Direct communication between the two nations has effectively ceased. Panamanian diplomats at the United Nations have begun briefing allies on the scale of the economic pressure they face. They are emphasizing the need for a collective response to state-sponsored economic coercion. Without a united front, smaller nations remain susceptible to the lopsided power dynamics inherent in these enormous infrastructure deals. The Panama Canal continues to function, but the political atmosphere surrounding it has never been more charged.

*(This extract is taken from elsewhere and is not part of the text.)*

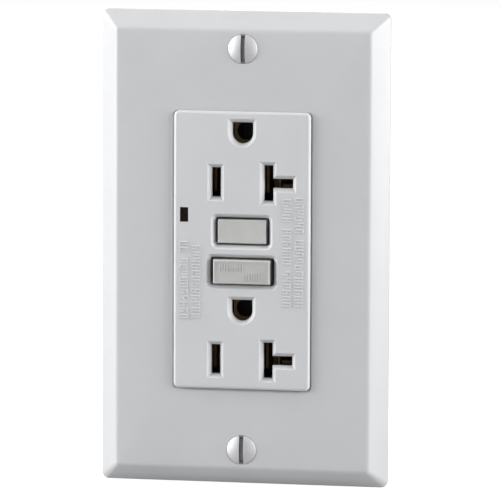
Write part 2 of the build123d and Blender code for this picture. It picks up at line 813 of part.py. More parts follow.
with BuildPart() as contact_lifter:
    with BuildSketch(at_depth(lifter_back)):
        with Locations((0, lifter_z)):
            Rectangle(18.0, 6.4)
    extrude(amount=lifter_back - 13.6)
    # the two ridges that press on the moving arms
    with BuildSketch(at_depth(13.6)):
        for side in (-1, 1):
            with Locations((side * contact_x, lifter_z)):
                Rectangle(3.0, 0.8)
    extrude(amount=13.6 - lifter_front)
    with BuildSketch(at_depth(lifter_back)):
        with Locations((0, lifter_z)):
            Circle(pin_r + 0.1)
    extrude(amount=lifter_back - lifter_front, mode=Mode.SUBTRACT)
    # the guide slot for the latch plate
    with BuildSketch(at_depth(latch_y + latch_t + 0.05)):
        with Locations((0, lifter_z)):
            Rectangle(7.2, 6.6)
    extrude(amount=latch_t + 0.1, mode=Mode.SUBTRACT)
keep("contact_lifter", contact_lifter.part)

with BuildPart() as latch_plate:
    with BuildSketch(at_depth(latch_y + latch_t)):
        with Locations((0, -4.0)):
            Rectangle(7.0, 10.6)
        # the window's lower edge bites behind the pin's head until the plate slides down
        window_low = reset_z - pin_r + latch_bite
        window_high = reset_z + pin_r + latch_stroke + 0.15
        with Locations((0, (window_low + window_high) / 2)):
            Rectangle(2 * pin_r + 0.3, window_high - window_low, mode=Mode.SUBTRACT)
    extrude(amount=latch_t)
    # a tab bent back under the plunger
    with BuildSketch(Plane.XY.offset(1.3 - latch_t)):
        with Locations((0, latch_y)):
            Rectangle(7.0, 4.2, align=(Align.CENTER, Align.MIN))
    extrude(amount=latch_t)
keep("latch_plate", latch_plate.part)

coil_y = 16.6
coil_z = (6.5, 20.0)
bobbin_r = 2.7
plunger_r = 1.95

with BuildPart() as solenoid_bobbin:
    for z in (coil_z[0], coil_z[1] - 1.0):
        with BuildSketch(Plane.XY.offset(z)):
            with Locations((0, coil_y)):
                RectangleRounded(11.6, 11.0, 2.0)
        extrude(amount=1.0)
    with BuildSketch(Plane.XY.offset(coil_z[0])):
        with Locations((0, coil_y)):
            Circle(bobbin_r)
    extrude(amount=coil_z[1] - coil_z[0])
    with BuildSketch(Plane.XY.offset(coil_z[0])):
        with Locations((0, coil_y)):
            Circle(plunger_r + 0.1)
    extrude(amount=coil_z[1] - coil_z[0], mode=Mode.SUBTRACT)
keep("solenoid_bobbin", solenoid_bobbin.part)

with BuildPart() as solenoid_coil:
    with BuildSketch(Plane.XY.offset(coil_z[0] + 1.05)):
        with Locations((0, coil_y)):
            Circle(5.2)
            Circle(bobbin_r + 0.03, mode=Mode.SUBTRACT)
    extrude(amount=coil_z[1] - coil_z[0] - 2.1)
keep("solenoid_coil", solenoid_coil.part)

frame_t = 1.0
frame_half_w = 7.0

with BuildPart() as solenoid_frame:
    with BuildSketch(at_depth(coil_y + 4.0)):
        with Locations((0, sum(coil_z) / 2)):
            Rectangle(2 * frame_half_w, coil_z[1] - coil_z[0] + 2 * frame_t + 0.1)
            Rectangle(2 * (frame_half_w - frame_t), coil_z[1] - coil_z[0] + 0.1, mode=Mode.SUBTRACT)
    extrude(amount=8.0)
    with BuildSketch(Plane.XY.offset(coil_z[0] - 2)):
        with Locations((0, coil_y)):
            Circle(plunger_r + 0.1)
    extrude(amount=coil_z[1] - coil_z[0] + 4, mode=Mode.SUBTRACT)
keep("solenoid_frame", solenoid_frame.part)

plunger_z = (1.4, 25.6)
collar_t = 0.8

with BuildPart() as solenoid_plunger:
    with BuildSketch(Plane.XY.offset(plunger_z[0])):
        with Locations((0, coil_y)):
            Circle(plunger_r)
    extrude(amount=plunger_z[1] - plunger_z[0])
    with BuildSketch(Plane.XY.offset(plunger_z[1] - collar_t)):
        with Locations((0, coil_y)):
            Circle(2.9)
    extrude(amount=collar_t)
    chamfer(solenoid_plunger.faces().sort_by(Axis.Z)[0].edges(), length=0.4)
keep("solenoid_plunger", solenoid_plunger.part)

# the return spring stands on the frame and pushes the plunger's collar up
spring_z = (coil_z[1] + frame_t + 0.1, plunger_z[1] - collar_t - 0.05)
spring_l = spring_z[1] - spring_z[0]
keep("plunger_spring", coil_spring((0, coil_y, spring_z[0]), (0, 0, 1), 2.4, 0.2, spring_l, 4))


# ---------------------------------------------------------------- transformers

core_z = conductor_z
core_inner = 4.4
core_outer = 8.6
winding = 0.6
core_places = {"sensing": 13.8, "grounding": 16.9}

for name, front in core_places.items():
    with BuildPart() as core:
        with BuildSketch(at_depth(front + winding + 1.6)):
            with Locations((0, core_z)):
                Circle(core_outer)
                Circle(core_inner, mode=Mode.SUBTRACT)
        extrude(amount=1.6)
    keep(f"{name}_core", core.part)
    with BuildPart() as coil_winding:
        # an even blanket of wire round the ring, which leaves the core's own space free
        with BuildSketch(at_depth(front + 2 * winding + 1.6)):
            with Locations((0, core_z)):
                Circle(core_outer + winding)
                Circle(core_inner - winding, mode=Mode.SUBTRACT)
        extrude(amount=2 * winding + 1.6)
        with BuildSketch(at_depth(front + winding + 1.62)):
            with Locations((0, core_z)):
                Circle(core_outer + 0.02)
                Circle(core_inner - 0.02, mode=Mode.SUBTRACT)
        extrude(amount=1.64, mode=Mode.SUBTRACT)
    keep(f"{name}_winding", coil_winding.part)


# ---------------------------------------------------------------- circuit board and its parts

wing_half_w = 16.4
wing_half_h = 12.2

with BuildPart() as circuit_board:
    with BuildSketch(at_depth(board_y + board_t)):
        Rectangle(2 * board_half_w, 2 * board_half_h)
        Rectangle(2 * wing_half_w, 2 * wing_half_h)
    extrude(amount=board_t)
keep("circuit_board", circuit_board.part)

chip_x = -10.4
chip_z = -1.0

with BuildPart() as control_chip:
    with BuildSketch(at_depth(board_y - 0.5)):
        with Locations((chip_x, chip_z)):
            Rectangle(6.0, 9.4)
    extrude(amount=2.6)
    with BuildSketch(at_depth(board_y - 0.02)):
        for row in (-1, 1):
            for pin in range(4):
                with Locations((chip_x + row * 3.4, chip_z + (pin - 1.5) * 2.3)):
                    Rectangle(0.8, 0.7)
    extrude(amount=1.8)
keep("control_chip", control_chip.part)

with BuildPart() as thyristor:
    with BuildSketch(at_depth(board_y - 2.5)):
        with Locations((11.6, -4.0)):
            Circle(2.3)
            with Locations((0, -2.9)):
                Rectangle(6.0, 3.0, mode=Mode.SUBTRACT)
    extrude(amount=4.6)
    with BuildSketch(at_depth(board_y - 0.02)):
        for leg in (-1, 0, 1):
            with Locations((11.6 + leg * 1.3, -4.0)):
                Rectangle(0.5, 0.5)
    extrude(amount=2.6)
keep("thyristor", thyristor.part)

with BuildPart() as varistor:
    with BuildSketch(Plane.XY.offset(22.4)):
        with Locations((-8.8, board_y - 6.4)):
            Circle(5.0)
    extrude(amount=4.0)
    fillet(varistor.edges().filter_by(GeomType.CIRCLE), radius=1.2)
    with BuildSketch(at_depth(board_y - 0.02)):
        with Locations((-11.3, 24.4), (-6.3, 24.4)):
            Circle(0.35)
    extrude(amount=3.0)
keep("varistor", varistor.part)

with BuildPart() as film_capacitor:
    with BuildSketch(at_depth(board_y - 0.05)):
        with Locations((8.7, 25.6)):
            RectangleRounded(10.4, 5.0, 0.6)
    extrude(amount=8.4)
    fillet(film_capacitor.faces().sort_by(Axis.Y)[0].edges(), radius=0.5)
keep("film_capacitor", film_capacitor.part)

with BuildPart() as filter_capacitor:
    with BuildSketch(at_depth(board_y - 0.05)):
        with Locations((11.2, 5.2)):
            Circle(2.5)
    extrude(amount=7.0)
    fillet(filter_capacitor.faces().sort_by(Axis.Y)[0].edges(), radius=0.4)
keep("filter_capacitor", filter_capacitor.part)


def axial_part(x, z, body_r, body_l, lift):
    """A leaded part that lies along Z on its bent legs, lift in front of the board."""
    y = board_y - lift
    with BuildPart() as piece:
        with BuildSketch(Plane.XY.offset(z - body_l / 2)):
            with Locations((x, y)):
                Circle(body_r)
        extrude(amount=body_l)
        fillet(piece.edges().filter_by(GeomType.CIRCLE), radius=body_r * 0.4)
        with BuildSketch(Plane.XY.offset(z - body_l / 2 - 1.6)):
            with Locations((x, y)):
                Circle(0.3)
        extrude(amount=body_l + 3.2)
        with BuildSketch(at_depth(board_y - 0.02)):
            with Locations((x, z - body_l / 2 - 1.5), (x, z + body_l / 2 + 1.5)):
                Circle(0.3)
        extrude(amount=lift)
    return piece.part


resistor_places = [(-11.9, -15.0), (11.9, -15.0)]
keep("resistors", Compound(children=[axial_part(x, z, 1.1, 6.0, 1.4) for x, z in resistor_places]))
diode_places = [(x, 15.0) for x in (-12.4, -9.6, 9.6, 12.4)]
keep("rectifier_diodes", Compound(children=[axial_part(x, z, 1.0, 4.6, 1.3) for x, z in diode_places]))


# ---------------------------------------------------------------- rear housing

block_in = bar_x - recess_wall
block_h = recess_h + 2 * recess_wall
wire_x = bar_x + bar_t + 1.0
ledge_y = floor_y[1] + 0.05

with BuildPart() as rear_housing:
    with BuildSketch(at_depth(body_back)):
        RectangleRounded(body_w, body_h, 2.0)
    extrude(amount=body_back - split_y)
    chamfer(rear_housing.faces().sort_by(Axis.Y)[-1].edges(), length=1.4)
    with BuildSketch(at_depth(ledge_y)):
        Rectangle(body_w - 2 * body_wall, body_h - 2 * body_wall)
    extrude(amount=ledge_y - split_y, mode=Mode.SUBTRACT)
    with BuildSketch(at_depth(body_back - body_wall)):
        Rectangle(body_w - 2 * body_wall - 2.4, body_h - 2 * body_wall - 2.4)
    extrude(amount=body_back - body_wall - ledge_y, mode=Mode.SUBTRACT)
    # solid blocks that carry the terminal recesses
    with BuildSketch(at_depth(body_back - body_wall)):
        for side in (-1, 1):
            for end in (-1, 1):
                with Locations((side * (block_in + body_w / 2 - 1) / 2, end * terminal_z)):
                    Rectangle(body_w / 2 - 1 - block_in, block_h)
        with Locations(*boss_places):
            Circle(post_r)
    extrude(amount=body_back - body_wall - ledge_y)
    # front posts for the long screws, standing through the corners of the central body
    with BuildSketch(at_depth(ledge_y)):
        with Locations(*boss_places):
            Circle(post_r)
    extrude(amount=ledge_y - split_y)
    # the recess of each terminal, open at the side of the body
    for side in (-1, 1):
        with BuildSketch(at_side(side * bar_x)):
            for end in (-1, 1):
                with Locations((recess_y[0], end * terminal_z)):
                    Rectangle(recess_y[1] - recess_y[0], recess_h, align=(Align.MIN, Align.CENTER))
        extrude(amount=side * 10, mode=Mode.SUBTRACT)
        # way in for the load leg, way through for the line tab and a tip clearance for each screw
        with BuildSketch(at_depth(recess_y[0] + 0.1)):
            with Locations((side * (bar_x + bar_t / 2), terminal_z)):
                Rectangle(bar_t + 0.3, 6.3)
        extrude(amount=recess_y[0] + 0.1 - ledge_y + 0.1, mode=Mode.SUBTRACT)
        with BuildSketch(at_depth(20.35)):
            with Locations((side * (bar_x + 0.3), -terminal_z)):
                Rectangle(4.0, 4.3)
        extrude(amount=1.1, mode=Mode.SUBTRACT)
        with BuildSketch(at_side(side * (bar_x + 0.5))):
            with Locations((terminal_y, terminal_z), (terminal_y, -terminal_z)):
                Circle(binding_r + 0.3)
        extrude(amount=-side * 3, mode=Mode.SUBTRACT)
        # two wire entries behind each terminal
        with BuildSketch(at_depth(body_back)):
            for end in (-1, 1):
                for row in (-1, 1):
                    with Locations((side * wire_x, end * terminal_z + row * 3.5)):
                        RectangleRounded(2.3, 3.2, 0.9)
        extrude(amount=body_back - recess_y[1] + 0.5, mode=Mode.SUBTRACT)
    # holes and head seats of the long screws
    with BuildSketch(at_depth(body_back)):
        with Locations(*boss_places):
            Circle(long_screw_r + 0.1)
    extrude(amount=body_back - split_y, mode=Mode.SUBTRACT)
    with BuildSketch(at_depth(body_back)):
        with Locations(*boss_places):
            Circle(2.45)
    extrude(amount=2.0, mode=Mode.SUBTRACT)
    # raised pads on the back: a strip gauge bar and a plain label panel
    with BuildSketch(at_depth(body_back + 0.4)):
        RectangleRounded(22.0, 30.0, 1.0)
        with Locations((0, 24.0)):
            RectangleRounded(16.0, 2.4, 0.8)
    extrude(amount=0.4)
keep("rear_housing", rear_housing.part)

long_screws = []
for x, z in boss_places:
    with BuildPart() as long_screw:
        with BuildSketch(at_depth(body_back - 0.2)):
            with Locations((x, z)):
                Circle(2.3)
        extrude(amount=1.7)
        with BuildSketch(at_depth(body_back - 0.2)):
            with Locations((x, z)):
                Circle(long_screw_r)
        extrude(amount=body_back - 0.2 - 1.0)
        with BuildSketch(at_depth(body_back - 0.2)):
            with Locations((x, z)):
                Rectangle(3.0, 0.7)
                Rectangle(0.7, 3.0)
        extrude(amount=0.9, mode=Mode.SUBTRACT)
    long_screws.append(long_screw.part)
keep("assembly_screws", Compound(children=long_screws))

for name, part in made.items():
    part.label = name
    export_step(part, f"parts/{name}.step")
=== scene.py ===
"""Looks of the GFCI receptacle: materials, fine mesh work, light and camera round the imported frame."""
import json
import math
import random

import bpy
import bmesh
from mathutils import Matrix, Vector


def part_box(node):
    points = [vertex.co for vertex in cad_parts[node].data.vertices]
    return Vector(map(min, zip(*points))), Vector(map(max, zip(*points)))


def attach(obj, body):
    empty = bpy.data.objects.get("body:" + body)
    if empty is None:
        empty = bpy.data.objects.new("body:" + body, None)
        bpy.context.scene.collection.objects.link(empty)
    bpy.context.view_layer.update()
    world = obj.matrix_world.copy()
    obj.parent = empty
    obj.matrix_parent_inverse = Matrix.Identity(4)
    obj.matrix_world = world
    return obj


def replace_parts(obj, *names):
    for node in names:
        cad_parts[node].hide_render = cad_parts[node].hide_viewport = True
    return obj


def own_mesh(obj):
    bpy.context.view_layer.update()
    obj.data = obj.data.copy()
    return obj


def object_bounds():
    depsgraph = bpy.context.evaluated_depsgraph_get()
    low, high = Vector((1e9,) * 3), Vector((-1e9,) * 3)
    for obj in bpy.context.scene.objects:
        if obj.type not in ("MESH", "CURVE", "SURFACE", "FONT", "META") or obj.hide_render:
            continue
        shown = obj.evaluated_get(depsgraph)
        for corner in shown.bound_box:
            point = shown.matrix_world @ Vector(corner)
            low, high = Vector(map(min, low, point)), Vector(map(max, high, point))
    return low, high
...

The Elite Tribune Strategic Analysis

Does the collapse of the Sino-Panamanian honeymoon suggest that the era of uncontested Chinese expansion in Latin America is over? For years, the narrative held that Chinese investment was the only game in town for developing nations tired of the strict conditions imposed by Western lenders. That story has met a hard reality in the waters of the canal. Beijing has forgotten that influence is a delicate instrument, not a sledgehammer. By treating Panama like a wayward province rather than a sovereign partner, the Chinese leadership has exposed the predatory nature of its diplomatic outreach.

This situation is a textbook case of strategic overreach. Beijing expected a small nation to fold under the weight of its large economic machinery, but it failed to account for the pride of a country that defines itself by its role as a global crossroad. The result is a regional awakening. Neighbors are watching the bullying of Panama and recognizing their own potential futures. This realization is pushing them back toward traditional alliances and more transparent financial models. China has effectively traded long-term regional goodwill for a short-term display of dominance.

The verdict is clear. Beijing’s wolf warrior tactics are its own worst enemy in the Western Hemisphere.